The Rhythm of a Neighbourhood Meal
The dining ritual at a neighbourhood bistro differs structurally from the experience at a destination room, and that difference is worth understanding before you book. At higher-register Bucharest addresses like Casa Doina or Casa di David, the meal is paced by a kitchen with tasting format logic, where timing between courses is controlled and the guest is, to a degree, managed. At a bistro operating on neighbourhood terms, the pacing is more negotiated. You arrive, the room reads your tempo, and the meal unfolds accordingly. Lunch moves faster than dinner; larger tables set their own rhythm.
This format places different demands on the kitchen. There is less room for elaborate mise en place or extended preparation windows, and the menu tends to reflect what can be executed consistently across a busy service rather than what is technically ambitious. The trade is a fair one: you give up the constructed arc of a formal tasting and gain the ease of a room that expects you to use it regularly rather than reverently. That ease is not incidental. It is the product of a deliberate service posture that Bucharest's better neighbourhood bistros have developed in response to a local clientele that eats out several times a week rather than several times a year.
Compared to what the same format produces in other Romanian cities, the Bucharest bistro has generally adopted a broader European reference palette.
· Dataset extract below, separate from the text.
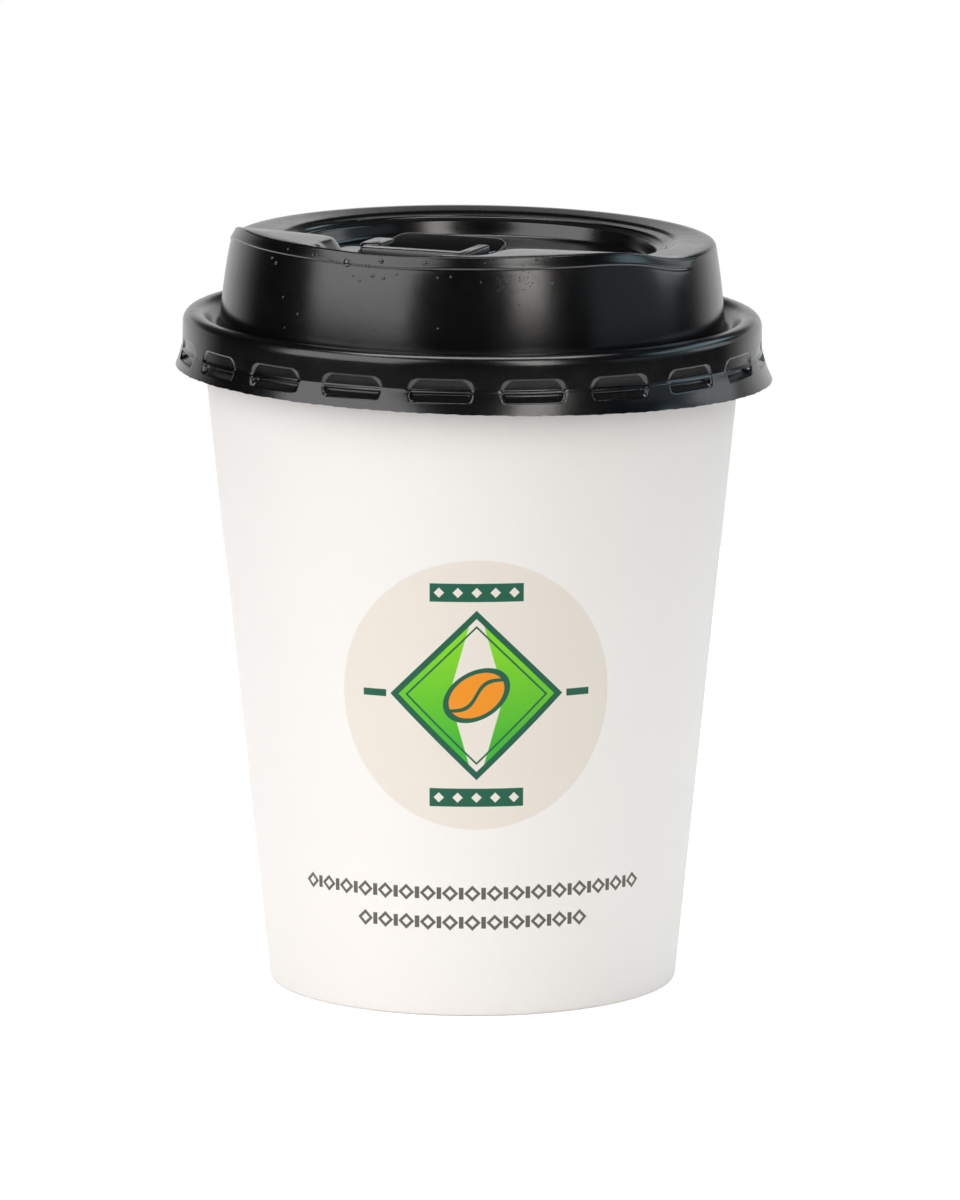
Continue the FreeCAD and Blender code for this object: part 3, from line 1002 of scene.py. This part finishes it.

Venues like Andalu Gastrobar in Iași or Artegianale in Brașov reflect distinct regional characters. Bucharest's version tends to absorb French bistro structure, Italian informality, and Romanian ingredient logic into a single format, without strongly declaring allegiance to any one tradition. Whether Bogdania follows that synthesis or stakes out a more distinct position is something the menu, not the address, will answer.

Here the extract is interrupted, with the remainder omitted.